■ EXERCISE DESCRIPTION
List all the lines in these records that hold "this".

Entries with model source code:

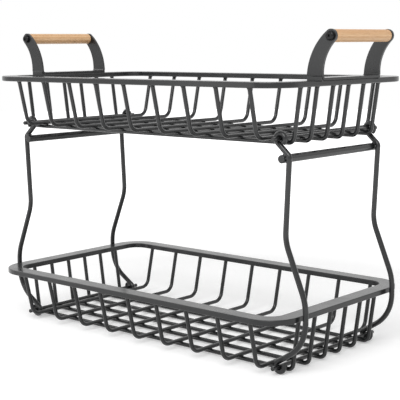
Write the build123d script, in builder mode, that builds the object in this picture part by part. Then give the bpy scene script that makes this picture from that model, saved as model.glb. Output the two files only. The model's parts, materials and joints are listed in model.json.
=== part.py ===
"""Two-tier wire basket rack: two identical wire baskets with flat bar rims,
joined at their short ends by two wire side frames, with a wood grip above each
end of the upper basket.

Origin: centre of the rack on the ground, X along the long side, Y towards the
back, Z up.
"""

from build123d import *
import os
from math import acos, asin, atan2, cos, degrees, hypot, radians, sin

# flat bar rim, one per basket
rim_length = 406
rim_width = 230
rim_corner_radius = 32
rim_bar_width = 17
rim_bar_thickness = 5.5
rim_edge_round = 0.9
tier_spacing = 220

# basket wires
wire_diameter = 4.3
cross_wire_count = 9
cross_wire_end_inset = 39
long_wire_count = 6
long_wire_side_inset = 48.25
wire_top_inset = 9.5
basket_depth = 48.2
cross_wire_taper = 11
cross_wire_bend_radius = 11
long_wire_taper = 7.5
long_wire_bend_radius = 6.5
wire_trim_allowance = 3

# hinge rod across each end of a basket floor
rod_diameter = 4.3
rod_end_inset = 25
rod_tip_length = 9.3
rod_tip_round = 0.7

# side frame legs, bent from round wire
leg_diameter = 5.5
leg_side_gap = 5.1
leg_rim_gap = 2.5
eye_clearance = 0.08
eye_wrap_deg = 275
kink_rise = 15.9
kink_reach = 10.5
kink_bend_radius = 5
knee_drop_share = 0.583
knee_reach = 4.2
knee_bend_radius = 42
shoulder_above_rim = 12
shoulder_bend_radius = 50
heel_below_rim = 23
heel_bend_radius = 40

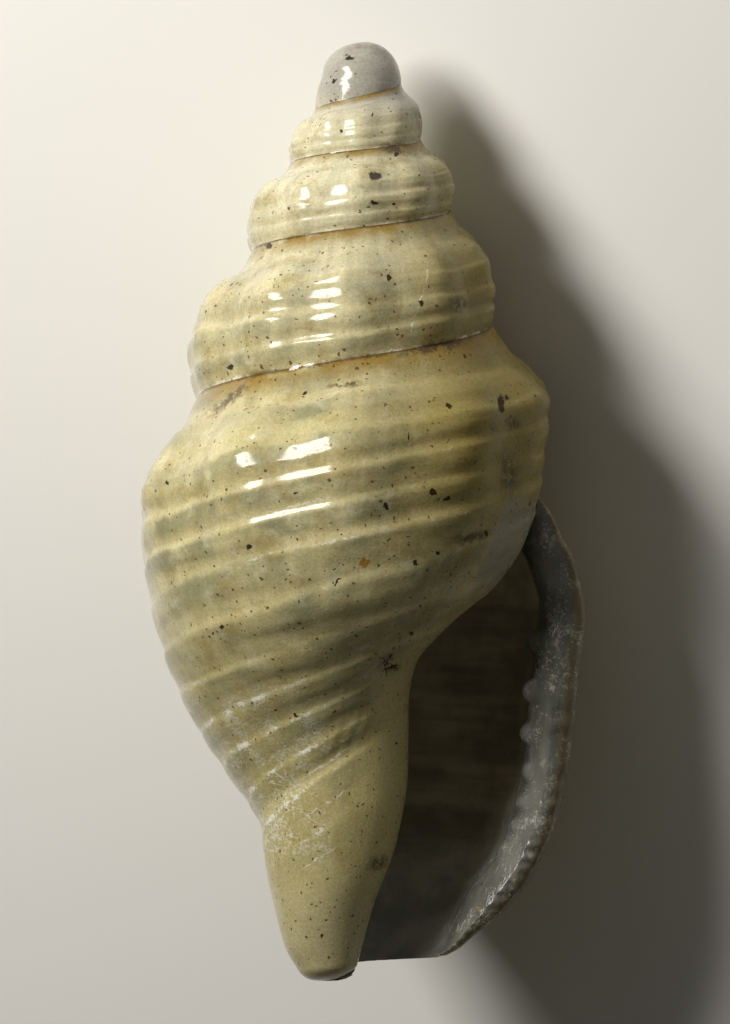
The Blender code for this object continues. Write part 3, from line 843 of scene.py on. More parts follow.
class ShellFinish(bpy.types.PropertyGroup):
    """Colours of the shell."""

    cord_colour: colour("Cords", "Opaque cream between the clear bands", (0.62, 0.55, 0.29))
    clear_colour: colour("Clear bands", "Clear grey-green crests of the cords", (0.34, 0.325, 0.185))
    spire_colour: colour("Spire", "Greyish white of the upper whorls", (0.80, 0.76, 0.56))
    cloud_colour: colour("Clouds", "Milky clouds in the wall", (0.74, 0.69, 0.46))
    tan_colour: colour("Tan", "Brownish yellow patches", (0.42, 0.33, 0.13))
    olive_colour: colour("Base", "Olive of the base", (0.40, 0.34, 0.12))
    canal_colour: colour("Canal", "Pale end of the canal", (0.52, 0.46, 0.26))
    dome_colour: colour("First whorls", "Grey glass of the first whorls", (0.42, 0.40, 0.36))
    callus_colour: colour("Callus", "Smooth grey yellow beside the aperture", (0.62, 0.54, 0.25))
    film_colour: colour("Film", "Bluish film beside the top of the lip", (0.27, 0.27, 0.22))
    # Painted shade: darker, deeper yellow on the side toward the lip, away from the main light
    shaded_side_colour: colour("Amber", "Deeper yellow toward the lip", (0.28, 0.215, 0.050))
    stain_colour: colour("Stains", "Ochre stain along the sutures", (0.34, 0.22, 0.045))
    line_colour: colour("Suture line", "Thin brown line in the suture", (0.13, 0.08, 0.03))
    # White of frost and scratches; along the cords' upper edges and on one wide scratch it is also a
    # painted highlight
    frost_and_highlight_colour: colour("Frost", "White of worn and scratched spots", (0.80, 0.78, 0.66))
    smudge_colour: colour("Smudges", "Brownish grey smudges", (0.105, 0.068, 0.030))
    speck_colour: colour("Specks", "Dark brown grains of dirt", (0.022, 0.011, 0.005))
    orange_colour: colour("Orange grain", "One orange grain", (0.42, 0.19, 0.01))
    lip_colour: colour("Lip", "Bluish white of the outer lip", (0.21, 0.21, 0.185))
    lip_shade_colour: colour("Lip shade", "Darker glass of the outer lip", (0.115, 0.115, 0.098))
    rim_colour: colour("Rim", "Yellowish strip outside the lip", (0.18, 0.157, 0.085))
    # Painted shade: the dark colours of the hollow stand in for the shade inside the aperture
    hollow_shade_colour: colour("Hollow", "Dark brown inside the aperture", (0.065, 0.053, 0.028))
    hollow_band_colour: colour("Hollow bands", "Darker bands inside", (0.042, 0.033, 0.017))
    # Painted glow: emission in the hollow, standing in for light through the wall
    painted_glow_through_wall: FloatProperty(
        name="Light through the wall", description="How much of the light outside shows in the hollow",
        default=0.24, min=0.0, max=1.0)
    hollow_low_colour: colour("Canal inside", "Grey inside of the canal", (0.075, 0.070, 0.054))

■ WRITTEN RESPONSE
Write the build123d script, in builder mode, that builds the object in this picture part by part. Then give the bpy scene script that makes this picture from that model, saved as model.glb. Output the two files only. The model's parts, materials and joints are listed in model.json.
The Blender code for this object continues. Write part 3, from line 843 of scene.py on. More parts follow.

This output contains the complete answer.